Opinion
Argued June 28, 1999
October 4, 1999
Appeal by the defendant from a judgment of the Supreme Court, Queens County (Eng, J.).
ORDERED that the judgment is reversed, on the law, and a new trial is ordered.
The trial court erred in denying the defendant's challenge for cause to a prospective juror. Where there is evidence that a prospective juror's state of mind is likely to preclude him or her from rendering an impartial verdict ( see, CPL 270.20[b]), the prospective juror is required to state in unequivocal terms that he or she would be able to render a verdict based solely on the evidence adduced at trial ( see, People v. Torpey, 63 N.Y.2d 361, 367; People v. Blyden, 55 N.Y.2d 73, 77-78). In evaluating whether the prospective juror has made an unequivocal declaration, the trial court must consider the prospective juror's entire testimony ( see, People v. Torpey, supra, at 368; People v. Blyden, supra, at 78).

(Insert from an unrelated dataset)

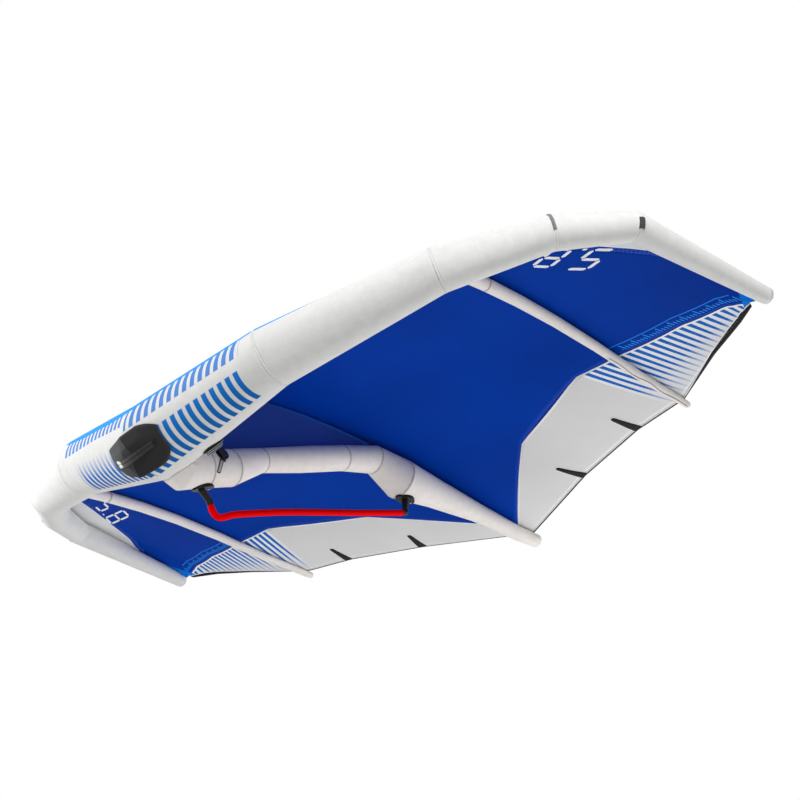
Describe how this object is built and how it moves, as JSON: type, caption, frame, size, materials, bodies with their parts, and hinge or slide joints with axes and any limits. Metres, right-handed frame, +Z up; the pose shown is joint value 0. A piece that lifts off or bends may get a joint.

The prospective juror at issue, who had been a crime victim, could only declare that she "hope[d]" her experience would not affect her. Where there remains any doubt in the wake of such statements, when considered in the context of the prospective juror's overall responses, the prospective juror should be discharged for cause ( see, People v. Zachary, 260 A.D.2d 514 [2d Dept., Apr. 12, 1999]; People v. Jordan, 244 A.D.2d 360; People v. Blyden, supra, at 78).
Since the defendant thereafter exhausted all of his peremptory challenges, the error mandates a new trial ( see, People v. Molinari, 252 A.D.2d 532).
In view of the foregoing, we need not reach the remaining issue.
RITTER, J.P., KRAUSMAN, FLORIO, and FEUERSTEIN, JJ., concur.